地方局のアナウンサーから史上最年少の36歳で福岡市長に就任。
逆風のスタートから、いかにして福岡を「最強」と言われる都市に改革していったのか?
地方テレビ局の朝の情報番組キャスター時代、予算も限られたなかで
キー局に勝つ方法を模索し、人気番組に押し上げた経験が、
大都市に負けない福岡市に改革していくうえで役立ったという。
就任から8年、2018年11月の市長選では28万票以上を獲得し、
前回の市長選(2014年)に続いて史上最多得票を更新した。
しかし、そこに至るまでの道のりは、第1回の記事のとおり、決して平坦なものではなかったという。
博多駅前道路陥没事故の復旧や、熊本地震の際のSNS活用方法をはじめとした取り組みで注目を集める高島市長は、まさしく福岡市の【経営】者だ。そんな彼の仕事論・人生論が詰まった、初の著書『福岡市を経営する』(ダイヤモンド社)から、その一部を再編集して特別公開する。
<構成:竹村俊助(WORDS)、編集部、著者写真撮影:北嶋幸作>
「アサデス。」の視聴率を上げるために
市長に当選するまでの13年間、アナウンサーとして、とてもやりがいのある仕事をさせていただきました。それは今でも私の大きな誇りです。

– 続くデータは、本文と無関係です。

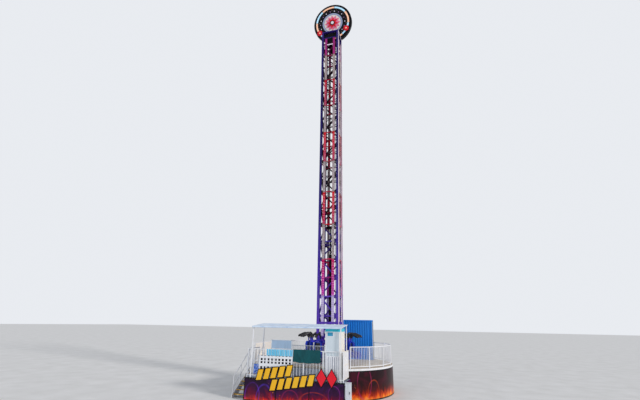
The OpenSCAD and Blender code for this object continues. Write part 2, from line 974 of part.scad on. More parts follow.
module power_cabinet() {
    ribs = 14;
    rib_d = 30;
    pitch = cabinet_w / ribs;
    back = sqrt(pow(fence_r - cabinet_gap, 2) - pow(cabinet_x + cabinet_w, 2));
    color("dodgerblue")
        translate([cabinet_x, back - cabinet_d, deck_z])
            linear_extrude(cabinet_h)
                polygon(concat(
                    [for (i = [0:ribs - 1]) each [
                        [i * pitch, 0], [i * pitch + pitch * 0.45, 0],
                        [i * pitch + pitch * 0.55, rib_d], [i * pitch + pitch * 0.9, rib_d]
                    ]],
                    [[cabinet_w, 0], [cabinet_w, cabinet_d], [0, cabinet_d]]
                ));
}

module each_seat() {
    for (i = [0:seats - 1])
        rotate([0, 0, seat_turn + i * seat_step])
            children();
}

// Plan of the fork plates that hold the rollers of one corner tube, reaching in from the ring
module fork_plan() {
    for (s = [-1, 1], m = [0, 1])
        mirror([m, -m]) {
            y = chord_c + s * (roller_w / 2 + fork_gap + fork_t / 2);
            translate([roller_x - 30, y - fork_t / 2])
                square([sqrt(pow(ring_r + ring_w / 2, 2) - y * y) - roller_x + 30, fork_t]);
        }
}

// Plan of the arms or posts that carry the seats, from a radius out to the seat backs
module post_plan(from) {
    each_seat()
        translate([from, -seat_post_w / 2])
            square([seat_r - from, seat_post_w]);
}

module gondola_ring() {
    low = deck_z + ring_low;
    high = deck_z + ring_high;
    pivot_z = deck_z + pivot_h;
    axle_l = roller_w + 2 * fork_gap + fork_t;
    color("mediumslateblue") {
        for (z = [low, high])
            translate([0, 0, z])
                linear_extrude(ring_h) {
                    difference() {
                        circle(r = ring_r + ring_w, $fn = 96);
                        circle(r = ring_r, $fn = 96);
                    }
                    post_plan(ring_r + ring_w / 2);
                    for (turn = [0:90:270])
                        rotate(turn)
                            fork_plan();
                }
        translate([0, 0, low + ring_h])
            linear_extrude(high - low - ring_h)
                post_plan(seat_r - seat_post_w);
        each_seat() {
            translate([pivot_x - 40, -bracket_half, high + ring_h])
                cube([70, 2 * bracket_half, pivot_z - high - ring_h + 40]);
            translate([pivot_x, 0, pivot_z])
                rotate([90, 0, 0])
                    cylinder(r = pivot_r, h = 2 * (arm_off + hub_w / 2 + 10), center = true);
        }
        for (turn = [0:90:270], z = [low + ring_h / 2, high + ring_h / 2], m = [0, 1])
            rotate([0, 0, turn])
                mirror([m, -m, 0])
                    translate([roller_x, chord_c - roller_w / 2 - fork_gap - fork_t / 2, z])
                        rotate([-90, 0, 0])
                            cylinder(r = axle_r, h = axle_l);
    }
}

module guide_rollers() {
    color("#2b2b2b")
        for (turn = [0:90:270], z = [ring_low, ring_high], m = [0, 1])
            rotate([0, 0, turn])
                mirror([m, -m, 0])
                    translate([roller_x, chord_c - roller_w / 2, deck_z + z + ring_h / 2])
                        rotate([-90, 0, 0])
                            difference() {
                                cylinder(r = roller_r, h = roller_w);
                                translate([0, 0, -1])
                                    cylinder(r = axle_r, h = roller_w + 2);
                            }
}

// Corners given as [x, y, cut]: each is rounded by a curve that starts and ends a cut's length from it
function softened(p, n = 5) = [
    for (i = [0:len(p) - 1])
        let (
            at = [p[i][0], p[i][1]],
            before = p[(i + len(p) - 1) % len(p)],
            after = p[(i + 1) % len(p)],
            u = [before[0], before[1]] - at,
            v = [after[0], after[1]] - at,
            from = at + u / norm(u) * p[i][2],
            to = at + v / norm(v) * p[i][2]
        )
        for (k = [0:p[i][2] > 0 ? n : 0])
            let (t = k / n)
            (1 - t) * (1 - t) * from + 2 * t * (1 - t) * at + t * t * to
];

// Side outline of a seat: back, head wings, armrest, pan and shin guard, with the pan's top at zero height
module seat_outline() {
    polygon(softened([
        [0, -90, 40], [0, back_h, 50], [150, back_h, 55], [215, back_h - 170, 80], [150, 430, 90],
        [320, 225, 80], [seat_d - 25, 205, 60], [seat_d, -175, 30], [seat_d - 70, -185, 30], [430, -105, 60]
    ]));
}

module seat_hollow() {
    polygon(softened([
        [shell_t, 0, 45], [shell_t, back_h + 10, 0], [330, back_h + 10, 0], [330, 420, 0],
        [seat_d + 20, 420, 0],
        [seat_d + 20, -210, 0], [seat_d - 70 - shell_t, -145, 0], [425 + shell_t, -62, 40], [400, -10, 30]
    ]));
}

module seat_shells() {
    color("royalblue")
        each_seat()
            translate([seat_r, seat_w / 2, deck_z + seat_h])
                rotate([90, 0, 0])
                    difference() {
                        linear_extrude(seat_w)
                            seat_outline();
                        translate([0, 0, shell_t])
                            linear_extrude(seat_w - 2 * shell_t)
                                seat_hollow();
                    }
}

module seat_pads() {
    w = seat_w - 2 * shell_t - 20;
    color("#15151a")
        each_seat()
            translate([seat_r, 0, deck_z + seat_h]) {
                translate([shell_t + 1, -w / 2, 70])
                    cube([50, w, back_h - 120]);
                translate([shell_t + 60, -w / 2, 1])
                    cube([seat_d - 250, w, 50]);
            }
}

// One shoulder restraint in its raised place; the pivot lies on the tangent line
module restraint(i) {
    color("#1a1a20")
        rotate([0, 0, seat_turn + (i - 1) * seat_step])
            translate([pivot_x, 0, deck_z + pivot_h])
                rotate([0, -raise, 0]) {
                    for (s = [-1, 1])
                        translate([0, s * arm_off, 0]) {
                            difference() {
                                union() {
                                    rotate([90, 0, 0])
                                        cylinder(r = hub_r, h = hub_w, center = true);
                                    rotate([0, 90, 0])
                                        cylinder(r = arm_r, h = arm_len);
                                }
                                rotate([90, 0, 0])
                                    cylinder(r = pivot_r + pivot_gap, h = hub_w + 2, center = true);
                            }
                            translate([arm_len, 0, -bend_r])
                                rotate([90, 0, 0])
                                    rotate_extrude(angle = 90)
                                        translate([bend_r, 0])
                                            circle(r = arm_r);
                            translate([shoulder_l, 0, -chest_l - 40])
                                cylinder(r = arm_r, h = chest_l + 40 - bend_r);
                        }
                    translate([shoulder_l, 0, -chest_l])
                        rotate([90, 0, 0])
                            cylinder(r = arm_r * 0.75, h = 2 * arm_off, center = true);
                }
}

base_frame();
tower_chords();
lattice_front();
lattice_right();
lattice_back();
lattice_left();
light_strips();
lift_cylinder();
hoist_ropes();
head_sheaves();
head_frame();
head_housing();
sign_frame();
sign_drum();
sign_ring();
deck_frame();
deck_plates();
deck_lip();
deck_skirt();
podium_frame();
podium_floor();
podium_skirt();
stair_stringers();
stair_treads();
stair_handrails();
fence_right();
fence_back();
fence_left();
fence_front();
podium_fence();
booth_body();
booth_window();
canopy_frame();
canopy_cloth();
notice_board();
banner();
electrical_box();
power_cabinet();
gondola_ring();
guide_rollers();
seat_shells();
seat_pads();
restraint(1);  // restraint_01
restraint(2);  // restraint_02
restraint(3);  // restraint_03
restraint(4);  // restraint_04
restraint(5);  // restraint_05
restraint(6);  // restraint_06
restraint(7);  // restraint_07
restraint(8);  // restraint_08
restraint(9);  // restraint_09
restraint(10);  // restraint_10
restraint(11);  // restraint_11
restraint(12);  // restraint_12
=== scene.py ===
"""Looks of a fairground drop tower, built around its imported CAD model.

Metres, +Z up. The origin is on the ground under the tower's axis, and the front with the podium faces -Y.
"""

from __future__ import annotations

import logging
import math
from dataclasses import dataclass
from enum import Enum
from functools import cache, partialmethod
from itertools import product
from typing import Any, Callable, Iterable, Sequence

import bmesh
import bpy
import numpy as np
from mathutils import Matrix, Vector


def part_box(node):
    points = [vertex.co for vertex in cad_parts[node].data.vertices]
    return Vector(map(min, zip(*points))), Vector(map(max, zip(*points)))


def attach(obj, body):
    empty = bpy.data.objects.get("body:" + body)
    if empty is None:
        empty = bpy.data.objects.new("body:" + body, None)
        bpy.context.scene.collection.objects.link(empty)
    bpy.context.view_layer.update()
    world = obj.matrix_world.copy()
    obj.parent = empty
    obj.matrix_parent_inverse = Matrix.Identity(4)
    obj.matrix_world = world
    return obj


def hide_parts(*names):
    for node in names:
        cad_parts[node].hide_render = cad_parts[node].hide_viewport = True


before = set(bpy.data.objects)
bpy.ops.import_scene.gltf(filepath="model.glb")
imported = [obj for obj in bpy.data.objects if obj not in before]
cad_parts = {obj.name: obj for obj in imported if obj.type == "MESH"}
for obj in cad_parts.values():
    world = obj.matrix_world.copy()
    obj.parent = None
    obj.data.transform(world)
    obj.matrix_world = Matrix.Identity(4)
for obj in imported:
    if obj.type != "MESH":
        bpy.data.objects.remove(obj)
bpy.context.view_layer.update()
LOG = logging.getLogger("drop_tower")
Point = Sequence[float]
Points = Sequence[Point]
Spots = list[tuple[Vector, Vector]]
Inputs = dict[Any, Any]
Stops = Sequence[tuple[float, str]]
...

いちばん長く担当していたのが「アサデス。」という朝の番組です。キャスターになった初年度は視聴率が連日4%から5%台で、全局中4位や5位と低迷していました。他局を見ると、TBS系列は当時絶好調だった「みのもんたの朝ズバッ!」、フジテレビ系列は「めざましテレビ」など強豪ぞろい。地方の局には到底マネできないキャスティングの番組ばかりでした。
その中で比較にならないほど予算の少ないローカル局が戦わなければいけない。もちろん簡単に勝てる相手ではありません。そこで弱者がどう勝ち上がっていくかを番組のプロデューサーやスタッフと徹底的に考えました。
視聴率を上げるために私たちがまずしたことは、徹底的に視聴率データを分析することでした。毎朝8時45分に発表される「視聴率の毎分グラフ」を分析し、福岡の人がどういうものに興味があり、同じ情報でもどういう出し方をしたら見てもらえるのかを徹底的に研究しました。
新聞記事を取り上げるにしても、単純に一面から紹介すればいいわけではありません。「福岡に住む人は、どのニュースのどのポイントに興味があり、共感するのか」
福岡ソフトバンクホークスの話題であれば、ホークスのどの選手をどういう角度から扱えば数字になるのか、視聴率グラフの分析をもとに、同期入社の川崎浩司(かわさきこうじ)プロデューサーと連日トライアンドエラー(試行錯誤)を繰り返していました。